What's more is that the game has four factions, each with their own deck: the Northern Kingdoms that Geralt worked for in The Witcher 2; the Nilfgaardian invaders from the South who play a much bigger role in The Witcher 3 (minor story spoilers: you're working with their Emperor, for one); the elven guerrilla forces known as the Scoia'tael which also includes other non-humans like dwarves and halfings; and the many monsters and beasts that appear in the game, led by the mysterious skull-helmeted King Eredin of the titular otherworldly Wild Hunt. Each faction's cards have their own focus that the player needs to learn if they're going to play them effectively, like how the Northern Kingdoms focus on long-distance war machines and have a lot of "companion unit" cards which work best alongside others of the same type, or that the Nilfgaardians have an abundance of high-value leader cards, or that the Scoia'tael bring in a lot of healers who are able to bring back discarded units as well as units that can be played as either melee or ranged, or how the Monsters have many creatures who, once placed, will automatically summon many more of their kind to overwhelm their opponents not unlike a Zerg rush.
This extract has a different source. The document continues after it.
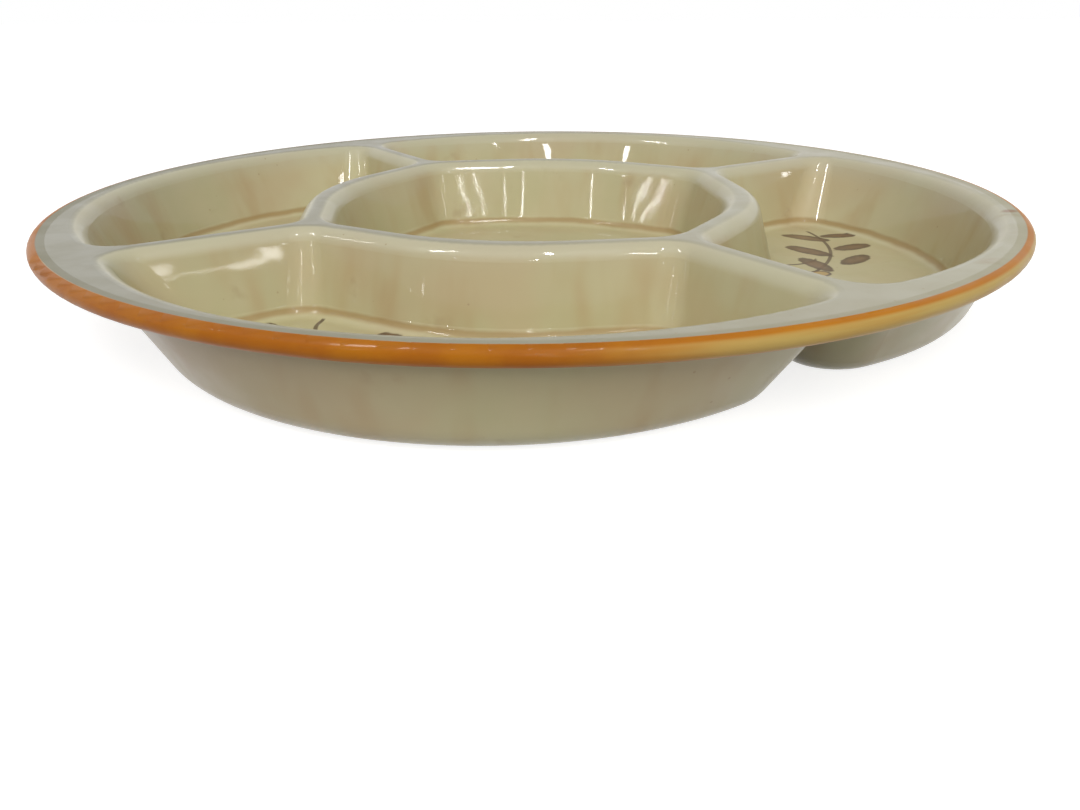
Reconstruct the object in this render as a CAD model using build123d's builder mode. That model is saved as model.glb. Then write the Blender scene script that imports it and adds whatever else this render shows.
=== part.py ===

Like I said, the basics are easy to pick up but there's room for complexity as you continue to earn more cards and play against more challenging opponents. I've done fine by stacking a minimally-sized deck with all my strongest cards, but I frequently find that it's not the level 10 Vernon Roche or Phillipa Eilhart (both major W2 characters I've yet to meet in W3) cards that are winning matches, but the regular unit "Blue Stripes Commando" cards who double each other's strength when placed next to each other (which is then tripled with three cards, or quadrupled with four cards...) who are the most effective.

Thought he might.
Thought he might.

Gwent is, however, something of a slow burn. While vendors do sell many moderately powerful cards directly, you can only get the best ones by playing against particularly strong CPU opponents scattered around the world. Almost every merchant and innkeeper in the game will give you a card if you win a Gwent match with them too, though, so how much you actually want to build and improve on your Gwent game is entirely dependent on your tolerance for playing it. Just know that the longer you keep at it, the easier it becomes: your deck becomes just that little bit more unstoppable every time you claim a victory and can add a new hero card to the stack.

It's probably not much compared to something like Hearthstone, but then unlike Hearthstone it has an entire single-player RPG built around it in case you ever get bored of dropping cards on a table and want to hit a griffin with swords. (And no, WoW doesn't count for that comparison. It's a separate game! Doy!)